Борис убрал телефон в карман.
— Маргарита Павловна подъехала.
— Наконец-то.
— Нет, — сказал Борис. — Не наконец-то.
И тут где-то в глубине ресторана, за закрытой дверью служебного коридора, раздался женский голос.
Не крик.
Крик был бы проще.
Это был короткий, сдавленный звук человека, который увидел нечто такое, во что мозг ещё не согласился поверить, а тело уже поверило.
Борис резко повернулся.
Администратор у стойки побледнела.
Артём встал.
— Сидите, — сказал Борис, не оборачиваясь.
— Я журналист, а не мебель.
— Сейчас лучше быть мебелью.
Он пошёл к служебной двери.
Артём, конечно, пошёл следом.
Потому что журналисты в этом смысле ничем не отличаются от школьников в коридоре: если где-то начинается чужая ссора, чужая беда или чужая тайна, они делают вид, что идут за мелом.
Служебная дверь была приоткрыта.
Из-за неё пахло холодом.
Не кухней, не моющими средствами, не ресторанным теплом, а улицей. Мокрым асфальтом, ноябрём и чем-то металлическим.

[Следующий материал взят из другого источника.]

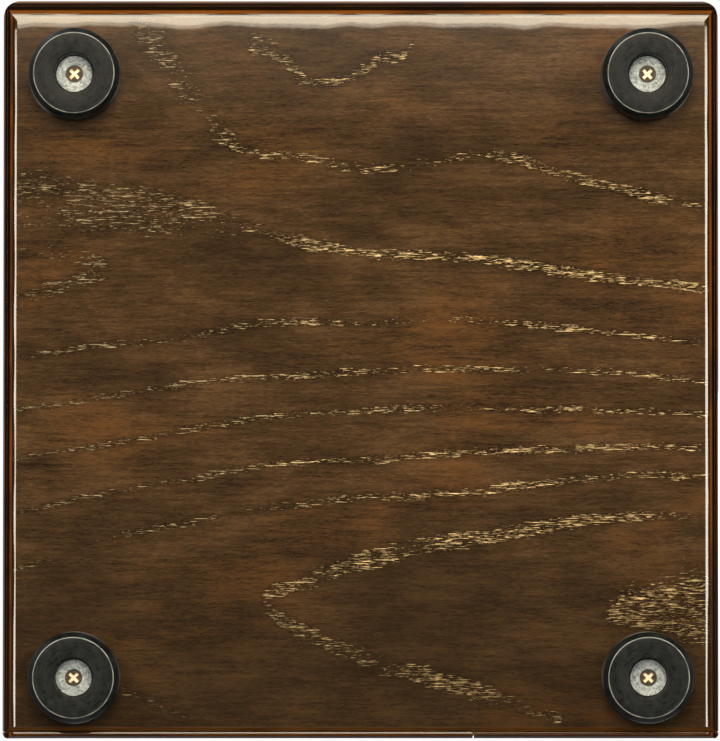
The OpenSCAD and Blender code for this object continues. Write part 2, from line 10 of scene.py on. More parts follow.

Борис остановился на пороге так резко, что Артём едва не врезался ему в спину.
— Назад, — сказал Борис.
Но Артём уже увидел.
В узком коридоре, ведущем к чёрному входу, стояла женщина.
Высокая, очень прямая, в тёмном пальто, с мокрыми волосами, убранными назад. Лицо бледное, спокойное до невозможности. В левой руке она держала кожаную перчатку.